WASHINGTON — Hours after Republicans swept to victory in November 2010, catapultingJohn A. Boehner to the speaker’s chair, he was asked how he could possibly persuade House conservatives to do some of the tough jobs of governing like raising the federal debt limit.
“We will be working that out over the next couple of months,” a confident Mr. Boehner, of Ohio, said with a shrug.
A canny veteran of many tough Washington negotiations, Mr. Boehner always thought it could be worked out. What he did not count on was commanding a Republican majority with scores of lawmakers who had no interest in working things out but were willing to risk the party’s brand and unleash economic and governmental havoc over policy fights.
Since the first days of his speakership, Mr. Boehner found himself under siege from his right flank for being unwilling to defy President Obama over issues ranging from the debt limit to immigration to Planned Parenthood. After holding off the rebellion for years, a visibly weary, possibly relieved Mr. Boehner surrendered on Friday, stepping aside rather than submitting to an ugly struggle to hold on to power.
He insisted he could have survived a challenge to his speakership. “I’ve got plenty of people following me,” he said, “but this turmoil that’s been churning now for a couple of months, it’s not good for the members and it’s not good for the institution.”
And with that, Mr. Boehner followed his once-restive wingman, Eric Cantor of Virginia, out the door, a House speaker and House majority leader brought to power by the Tea Party movement, then swept out by the same unquenchable forces.

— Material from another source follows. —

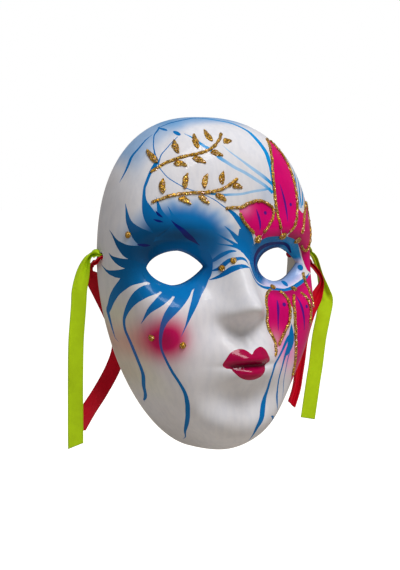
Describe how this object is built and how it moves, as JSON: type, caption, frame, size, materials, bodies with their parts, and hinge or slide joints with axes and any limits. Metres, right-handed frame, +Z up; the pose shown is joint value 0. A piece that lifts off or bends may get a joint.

Despite the criticism from the right of Mr. Boehner as a “squish” or a Republican-in-name only, he was actually a strong conservative with the two-decade voting record and beliefs to match. He was someone who knew how Washington worked and wanted to keep it working as much on Republican terms as possible, given a Democratic president and for a time, a Democratic Senate.
And he succeeded to a significant degree in cutting spending and eliminating the costly earmarks he despised even as he padded the Republican majority through his political savvy and fund-raising prowess.
But Mr. Boehner’s years in Washington and his resistance to putting government through upheaval over unwinnable policy fights were serious sins to conservatives inside and outside the House who have a strong distaste for government and were eager to push their views to the limit. Those same antigovernment conservative influences have had a notable impact on the Republican presidential primary, moving outsiders like Donald J. Trump, Ben Carson and Carly Fiorina to the fore while castigating the Republican establishment in Washington as part of the problem.
The person who replaces Mr. Boehner will face the same situation — a fact that was not lost Friday on House Republicans who seemed to have a bit of a “Now what do we do?” outlook as they absorbed the loss of Mr. Boehner.
Whoever is in the speaker’s chair has the same mathematics,” said Representative Trent Franks, Republican of Arizona.
The next speaker — Representative Kevin McCarthy of California, the current majority leader, is mentioned by many Republicans as the most likely successor — must still find ways to govern in a politically divided city and to appease House conservatives.
Whoever takes over will not find the job any easier. In fact, it could be tougher with emboldened conservatives applying tremendous pressure to confront Democrats and the White House more than Mr. Boehner was willing or able to do. And Mr. Boehner, 65, had the stature, relationships and internal support to resist the rebellion until this point; the incoming speaker will to some degree owe members of the right flank for a job that would not be open were it not for them.
Mr. Boehner’s allies continued to believe he could win a vote on the speaker’s job. But they increasingly heard from supporters of Mr. Boehner that they feared going on the record for Mr. Boehner would attract a primary fight from anti-establishment forces back home. Mr. Boehner acknowledged that one reason for his decision to step aside was to spare his supporters, as well as the institution itself.
“I don’t want my colleagues hurt,” he said. “I don’t want to put my colleagues through all this.”
In the short term, Mr. Boehner’s resignation clears the way to avoid a shutdown next week. With the help of House Democrats, Mr. Boehner no longer has to worry about a challenge to his leadership for doing just that.
Some Republicans said Friday that they should use the month remaining before Mr. Boehner steps aside to deal with the most pressing unresolved problems that so readily annoy conservatives: funding a highway bill, renewing the Export-Import Bank and even increasing the federal debt limit. Mr. Boehner noted that there was a lot of work that needed to be done. “I plan on getting as much of it done as I can before I exit.”
Representative Steve Stivers, Republican of Ohio, said, “This gives us some running room to get things done.”
But Mr. Boehner’s critics will aggressively resist such a strategy. They see his retirement as a capitulation and a recognition that conservative unrest against the establishment — the nexus of K Street and Capitol Hill that Mr. Boehner represented — is taking hold and that the old guard is on the run.
Mr. Boehner is hardly the first House speaker to fall victim to rebellion in the ranks. Democrats lost their control of the House in 1994 after a small group of House conservatives elected a few years earlier began agitating against the leadership with claims that top lawmakers were badly out of touch. Among that group was John A. Boehner.